Model retraining pipelines — triggering retraining when data drift is detected, running evaluation against holdout sets, promoting new model versions to production only when they outperform the current version.

Batch inference workflows — processing input data through multiple transformation stages, running inference in parallel across large datasets, handling failures gracefully without losing progress.

Data validation and preprocessing — validating that incoming data meets quality thresholds before using it for training or inference, with clear failure modes when data is bad.

Multi-model ensemble orchestration — coordinating inference across multiple models, aggregating results, handling cases where one model is unavailable.

The Airflow DAG Structure for AI Workloads

Let me give you the structure that works, because this is where most teams get stuck initially.

The pattern I've settled on for AI pipelines in Airflow has four stages:

Stage 1: Data validation — Check incoming data against schema and quality thresholds. Fail fast if data is bad. This is non-negotiable; feeding bad data into a model is how you get subtle, hard-to-detect degradation.

Stage 2: Preprocessing — Transform raw data into model input format. This often includes feature engineering, normalization, and encoding. Keep preprocessing separate from inference so you can debug each independently.

Stage 3: Inference — Run the model. Handle batching for large datasets. Implement retry logic with exponential backoff for API-based models. Log inputs and outputs for later analysis.

Stage 4: Post-processing and validation — Transform model outputs into final format. Validate outputs against expected ranges. Trigger alerts if outputs look anomalous.

Each stage is a separate Airflow task or task group. Dependencies between stages are explicit in the DAG definition. Failures at any stage surface immediately with clear logs about what went wrong.

The Monitoring Integration Nobody Gets Right

Here's the part that separates production AI pipelines from demo AI pipelines: monitoring.

Airflow has solid integration with Prometheus and Grafana, which means you can build dashboards that show not just whether your pipeline ran, but whether it ran well. Key metrics to track:

Data quality metrics — Distribution statistics on input features, null rates, outlier counts. These should be logged at Stage 1 and visible in Grafana.

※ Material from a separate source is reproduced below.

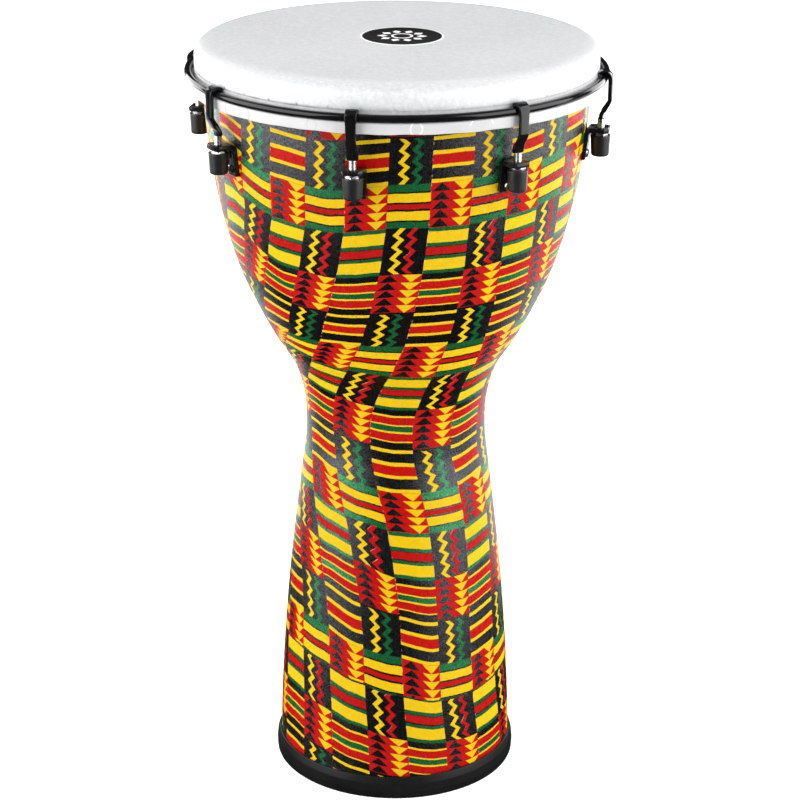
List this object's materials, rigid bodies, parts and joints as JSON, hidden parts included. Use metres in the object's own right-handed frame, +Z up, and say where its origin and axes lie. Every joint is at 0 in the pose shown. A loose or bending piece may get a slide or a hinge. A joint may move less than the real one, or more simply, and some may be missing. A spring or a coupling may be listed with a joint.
{
  "type": "djembe hand drum",
  "caption": "Goblet hand drum: waisted shell with printed wrap, film head under a round counter hoop, hook and nut tuning hardware, rubber foot.",
  "frame": {"origin": "centre of the foot's resting face", "axes": "+Z up along the drum's axis to the playing surface, -Y through the first tension lug, +X through the third"},
  "size_m": [0.3362, 0.3362, 0.6122],
  "materials": {
    "printed_shell": "satin printed cloth wrap over a moulded shell",
    "foot_rubber": "satin moulded rubber",
    "white_film": "smooth satin film",
    "white_hoop": "white satin ring",
    "badge_ink": "black printed disc with a pale rim",
    "black_steel": "gloss black coated steel",
    "black_cast": "gloss black coated casting",
    "plated_steel": "bright plated steel",
    "cap_rubber": "satin black rubber"
  },
  "bodies": {
    "drum": {"shell": "printed_shell", "foot_ring": "foot_rubber", "bracket_1": "black_cast", "bracket_2": "black_cast", "bracket_3": "black_cast", "bracket_4": "black_cast", "bracket_5": "black_cast", "bracket_6": "black_cast", "bracket_7": "black_cast", "bracket_8": "black_cast", "rod_washers": "plated_steel", "dome_screws": "plated_steel", "flat_screws": "black_steel", "inner_washers": "plated_steel", "inner_nuts": "plated_steel"},
    "hoop": {"head_film": "white_film", "flesh_hoop": "white_hoop", "head_badge": "badge_ink", "counter_hoop": "black_steel", "hook_1": "black_steel", "hook_2": "black_steel", "hook_3": "black_steel", "hook_4": "black_steel", "hook_5": "black_steel", "hook_6": "black_steel", "hook_7": "black_steel", "hook_8": "black_steel", "tension_rod_1": "plated_steel", "tension_rod_2": "plated_steel", "tension_rod_3": "plated_steel", "tension_rod_4": "plated_steel", "tension_rod_5": "plated_steel", "tension_rod_6": "plated_steel", "tension_rod_7": "plated_steel", "tension_rod_8": "plated_steel"},
    "nut_1": {"tuning_nut_1": "plated_steel"},
    "nut_2": {"tuning_nut_2": "plated_steel"},
    "nut_3": {"tuning_nut_3": "plated_steel"},
    "nut_4": {"tuning_nut_4": "plated_steel"},
    "nut_5": {"tuning_nut_5": "plated_steel"},
    "nut_6": {"tuning_nut_6": "plated_steel"},
    "nut_7": {"tuning_nut_7": "plated_steel"},
    "nut_8": {"tuning_nut_8": "plated_steel"},
    "cap_1": {"nut_cap_1": "cap_rubber"},
    "cap_2": {"nut_cap_2": "cap_rubber"},
    "cap_3": {"nut_cap_3": "cap_rubber"},
    "cap_4": {"nut_cap_4": "cap_rubber"},
    "cap_5": {"nut_cap_5": "cap_rubber"},
    "cap_6": {"nut_cap_6": "cap_rubber"},
    "cap_7": {"nut_cap_7": "cap_rubber"},
    "cap_8": {"nut_cap_8": "cap_rubber"}
  },
  "joints": [
    {"name": "head_lift", "type": "slide", "parent": "drum", "child": "hoop", "axis": [0, 0, 1], "range_m": [0, 0.008]},
    {"name": "nut_1_turn", "type": "hinge", "parent": "drum", "child": "nut_1", "pos_m": [0, -0.16, 0.5407], "axis": [0, 0, 1], "range_deg": [-2881, 1]},
    {"name": "nut_2_turn", "type": "hinge", "parent": "drum", "child": "nut_2", "pos_m": [0.11314, -0.11314, 0.5407], "axis": [0, 0, 1], "range_deg": [-2881, 1]},
    {"name": "nut_3_turn", "type": "hinge", "parent": "drum", "child": "nut_3", "pos_m": [0.16, 0, 0.5407], "axis": [0, 0, 1], "range_deg": [-2881, 1]},
    {"name": "nut_4_turn", "type": "hinge", "parent": "drum", "child": "nut_4", "pos_m": [0.11314, 0.11314, 0.5407], "axis": [0, 0, 1], "range_deg": [-2881, 1]},
    {"name": "nut_5_turn", "type": "hinge", "parent": "drum", "child": "nut_5", "pos_m": [0, 0.16, 0.5407], "axis": [0, 0, 1], "range_deg": [-2881, 1]},
    {"name": "nut_6_turn", "type": "hinge", "parent": "drum", "child": "nut_6", "pos_m": [-0.11314, 0.11314, 0.5407], "axis": [0, 0, 1], "range_deg": [-2881, 1]},
    {"name": "nut_7_turn", "type": "hinge", "parent": "drum", "child": "nut_7", "pos_m": [-0.16, 0, 0.5407], "axis": [0, 0, 1], "range_deg": [-2881, 1]},
    {"name": "nut_8_turn", "type": "hinge", "parent": "drum", "child": "nut_8", "pos_m": [-0.11314, -0.11314, 0.5407], "axis": [0, 0, 1], "range_deg": [-2881, 1]},
    {"name": "cap_1_pull", "type": "slide", "parent": "nut_1", "child": "cap_1", "axis": [0, 0, -1], "range_m": [0, 0.018]},
    {"name": "cap_2_pull", "type": "slide", "parent": "nut_2", "child": "cap_2", "axis": [0, 0, -1], "range_m": [0, 0.018]},
    {"name": "cap_3_pull", "type": "slide", "parent": "nut_3", "child": "cap_3", "axis": [0, 0, -1], "range_m": [0, 0.018]},
    {"name": "cap_4_pull", "type": "slide", "parent": "nut_4", "child": "cap_4", "axis": [0, 0, -1], "range_m": [0, 0.018]},
    {"name": "cap_5_pull", "type": "slide", "parent": "nut_5", "child": "cap_5", "axis": [0, 0, -1], "range_m": [0, 0.018]},
    {"name": "cap_6_pull", "type": "slide", "parent": "nut_6", "child": "cap_6", "axis": [0, 0, -1], "range_m": [0, 0.018]},
    {"name": "cap_7_pull", "type": "slide", "parent": "nut_7", "child": "cap_7", "axis": [0, 0, -1], "range_m": [0, 0.018]},
    {"name": "cap_8_pull", "type": "slide", "parent": "nut_8", "child": "cap_8", "axis": [0, 0, -1], "range_m": [0, 0.018]}
  ],
  "couplings": [
    {"joint": "nut_1_turn", "follows": "head_lift", "rad_per_m": -6283.2},
    {"joint": "nut_2_turn", "follows": "head_lift", "rad_per_m": -6283.2},
    {"joint": "nut_3_turn", "follows": "head_lift", "rad_per_m": -6283.2},
    {"joint": "nut_4_turn", "follows": "head_lift", "rad_per_m": -6283.2},
    {"joint": "nut_5_turn", "follows": "head_lift", "rad_per_m": -6283.2},
    {"joint": "nut_6_turn", "follows": "head_lift", "rad_per_m": -6283.2},
    {"joint": "nut_7_turn", "follows": "head_lift", "rad_per_m": -6283.2},
    {"joint": "nut_8_turn", "follows": "head_lift", "rad_per_m": -6283.2}
  ]
}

Inference latency — P50, P95, P99 latency per model. If P99 latency is spiking, you need to know before users complain.

Output distributions — Track the distribution of model outputs over time. A gradual shift in output distribution often predicts model degradation before hard failures occur.

Error rates by stage — What percentage of records fail at each stage? A rising error rate at any stage is an early warning signal.

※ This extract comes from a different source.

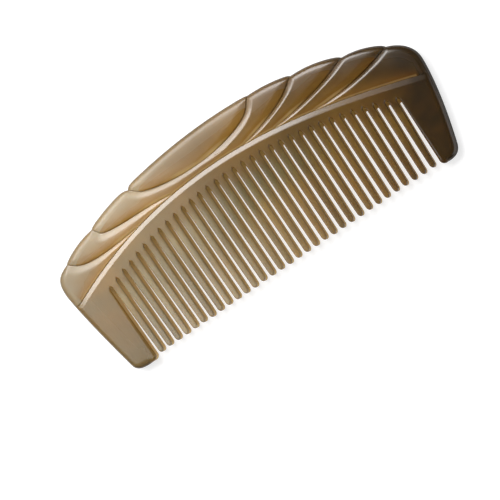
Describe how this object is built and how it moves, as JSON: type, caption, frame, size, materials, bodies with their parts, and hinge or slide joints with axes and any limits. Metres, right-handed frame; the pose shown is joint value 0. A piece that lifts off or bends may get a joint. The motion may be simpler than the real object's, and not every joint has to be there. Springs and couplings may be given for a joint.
{
  "type": "hair comb",
  "caption": "One-piece comb with an arched spine carved as leaf veins, fine round-tipped teeth for hair and scalp, and a wide guard tooth at each end.",
  "frame": {"origin": "centre of the comb's outline, on the plane of the flat back", "axes": "+X along the length, +Y from the tips of the teeth up to the carved spine, +Z out of the carved face"},
  "size_m": [0.16, 0.0624, 0.0065],
  "materials": {
    "horn": "polished horn"
  },
  "bodies": {
    "root": {"comb": "horn"}
  },
  "joints": []
}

The teams that do this well treat their AI pipeline monitoring the same way they treat their infrastructure monitoring: with alerts that page someone when metrics go out of bounds, not dashboards that nobody checks until something breaks.

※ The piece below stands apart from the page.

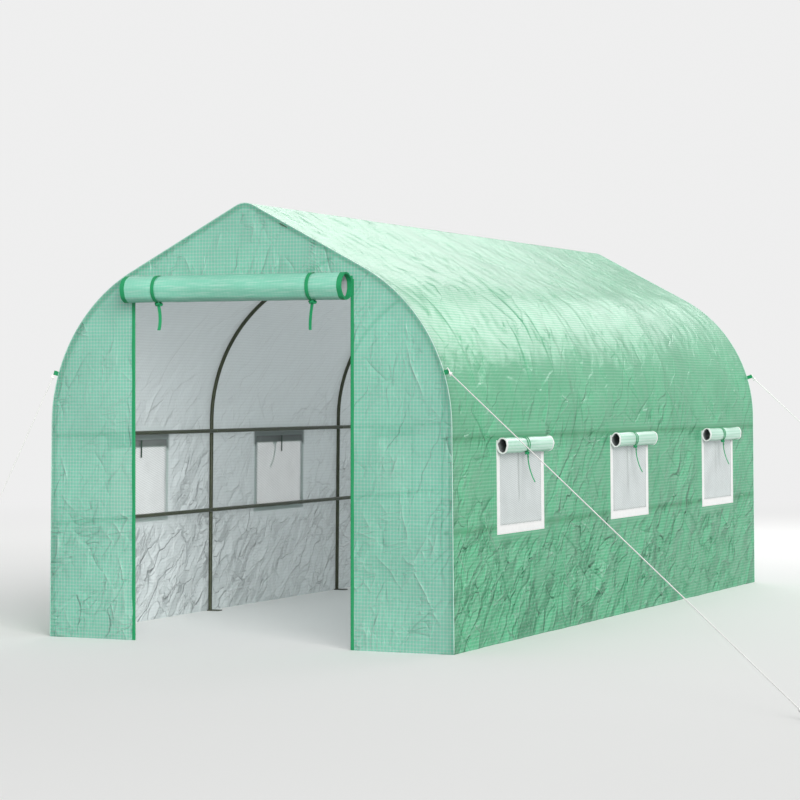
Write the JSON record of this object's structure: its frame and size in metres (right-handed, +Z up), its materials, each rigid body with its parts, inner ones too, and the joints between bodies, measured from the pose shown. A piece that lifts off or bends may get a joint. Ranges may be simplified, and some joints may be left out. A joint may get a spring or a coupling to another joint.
{
  "type": "polytunnel greenhouse",
  "caption": "Walk-in tunnel greenhouse: bent steel hoops and rails under a sewn ripstop cover with a rolled-up door flap, rolled-up net windows and guy lines to ground pegs",
  "frame": {"origin": "on the ground plane at the middle of the plan, halfway between the outermost pegs both ways", "axes": "+X is the right-hand side seen from the door end; +Y runs along the tunnel from the door end to the closed end; +Z is up"},
  "size_m": [5.9006, 7.5124, 1.945],
  "materials": {
    "frame_steel": "satin",
    "ripstop_cover": "satin",
    "end_panel": "satin",
    "rolled_flap": "satin",
    "green_webbing": "matt",
    "white_tape": "matt",
    "grey_net": "matt",
    "guy_line": "matt",
    "peg_steel": "satin"
  },
  "bodies": {
    "root": {"foot_plates": "frame_steel", "left_legs": "frame_steel", "right_legs": "frame_steel", "left_bows": "frame_steel", "right_bows": "frame_steel", "left_rafters": "frame_steel", "right_rafters": "frame_steel", "ridge_elbows": "frame_steel", "ridge_bars": "frame_steel", "left_upper_rail": "frame_steel", "right_upper_rail": "frame_steel", "left_lower_rail": "frame_steel", "right_lower_rail": "frame_steel", "left_wall_cover": "ripstop_cover", "right_wall_cover": "ripstop_cover", "left_shoulder_cover": "ripstop_cover", "right_shoulder_cover": "ripstop_cover", "left_roof_cover": "ripstop_cover", "right_roof_cover": "ripstop_cover", "rear_panel": "end_panel", "front_left_panel": "end_panel", "front_right_panel": "end_panel", "front_gable_panel": "end_panel", "door_bindings": "green_webbing", "door_roll_bindings": "green_webbing", "door_straps": "green_webbing", "door_roll": "rolled_flap", "left_window_frames": "white_tape", "right_window_frames": "white_tape", "left_window_nets": "grey_net", "right_window_nets": "grey_net", "left_window_rolls": "rolled_flap", "right_window_rolls": "rolled_flap", "left_window_ties": "green_webbing", "right_window_ties": "green_webbing", "guy_tabs": "green_webbing", "ground_pegs": "peg_steel", "guy_rope_front_right": "guy_line", "guy_rope_front_left": "guy_line", "guy_rope_rear_right": "guy_line", "guy_rope_rear_left": "guy_line"}
  },
  "joints": []
}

The Retraining Trigger Pattern

One of the most valuable Airflow patterns for AI workloads: automated retraining triggers based on monitoring metrics.

The implementation looks like this: a scheduled Airflow DAG runs daily that checks monitoring metrics from the past 24 hours. If key metrics — accuracy on a holdout set, error rates on real queries, output distribution drift — cross predefined thresholds, the DAG triggers a retraining pipeline and, if the new model passes evaluation, promotes it to production.

This is the "set and forget" AI infrastructure that product teams want but rarely achieve. The system monitors itself, detects degradation, and corrects automatically. Someone still reviews the changes, but they don't need to watch the metrics constantly.

The implementation requires upfront investment: you need the monitoring infrastructure in place, the retraining pipeline defined, the evaluation criteria specified, and the promotion criteria clear. This is more work than a simple cron script. But it's work you do once, and it pays dividends every day afterward.

The Honest Limitations

Airflow isn't the right tool for everything in AI infrastructure.

For real-time inference at low latency — sub-100ms response times — Airflow is the wrong layer. You need a dedicated serving infrastructure (Triton, vLLM, TensorFlow Serving) that handles requests in milliseconds, not a workflow orchestrator that handles jobs in seconds to minutes.

For simple, linear pipelines that run on fixed schedules without complex branching, Airflow's overhead may not be justified. A well-structured Python script with proper error handling can handle these cases more simply.

For teams that need managed infrastructure without operational overhead, managed Airflow (Astronomer, AWS MWAA) adds cost and reduces flexibility. The self-hosted operational burden is real.

The Tool That Grows With You

Here's why I keep recommending Airflow for AI pipeline orchestration: it scales with your needs.

Start with a simple linear DAG that runs your batch inference pipeline. Add complexity as your use case demands: branching for A/B testing, parallelization for large datasets, conditional logic for different data types, automated triggers for retraining. Airflow handles all of it without requiring architectural changes.

The other advantage is personnel. Every data engineer knows Airflow. You can hire for Airflow experience without looking for AI-specific tooling. This matters as your team grows.

The open source ecosystem is mature. The community is active. The integrations with cloud providers are solid. You won't get stuck with a tool that vendors abandon or that doesn't work with your cloud of choice.

If you're building AI infrastructure and you haven't evaluated Airflow seriously, you're probably overcomplicating your pipeline orchestration. Give it a try.

Apache Airflow: open source workflow orchestration. Best fit for batch AI workloads, complex multi-stage pipelines, and teams that need production-grade reliability without enterprise platform complexity.